Water Pie Creamy Dessert (Printable Version)

A vintage creamy water pie with simple pantry ingredients, perfect for a light and comforting dessert.

# What You'll Need:

→ Crust

01 - 1 unbaked 9-inch pie crust (store-bought or homemade)

→ Filling

02 - 1 1/2 cups water
03 - 7 tablespoons all-purpose flour
04 - 3/4 cup granulated sugar
05 - 1/4 teaspoon salt
06 - 2 tablespoons unsalted butter, cut into small pieces (plant-based butter for dairy-free)
07 - 1 teaspoon vanilla extract

# Directions:

01 - Preheat oven to 400°F. Place the unbaked pie crust into a 9-inch pie plate and crimp the edges.
02 - Whisk together flour, sugar, and salt in a small bowl.
03 - Sprinkle the dry mixture evenly over the pie crust.
04 - Slowly pour water over the dry ingredients in the crust, moistening all the flour and sugar. Do not stir. Dot butter pieces over the surface and drizzle vanilla extract on top.
05 - Bake for 30 minutes at 400°F, then reduce oven temperature to 375°F and bake for an additional 20 minutes until filling is set around the edges but still slightly jiggly in the center.
06 - Remove from oven and allow to cool completely at room temperature.

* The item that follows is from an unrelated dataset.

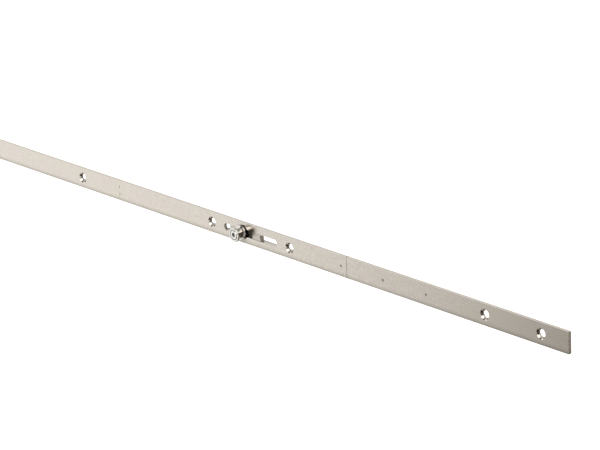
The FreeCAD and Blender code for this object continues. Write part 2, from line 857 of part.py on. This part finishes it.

Refrigerate for at least 2 hours before slicing.

# Expert Suggestions:

01 -
  • Uses basic pantry ingredients
  • Creamy texture with minimal dairy
02 -
  • Water pie originally became popular during times when dairy and eggs were scarce.
  • The final texture is similar to soft custard or chess pie.
03 -
  • Let the pie cool and chill thoroughly for clean slices.
  • A pinch of cinnamon or nutmeg gives extra flavor without changing texture.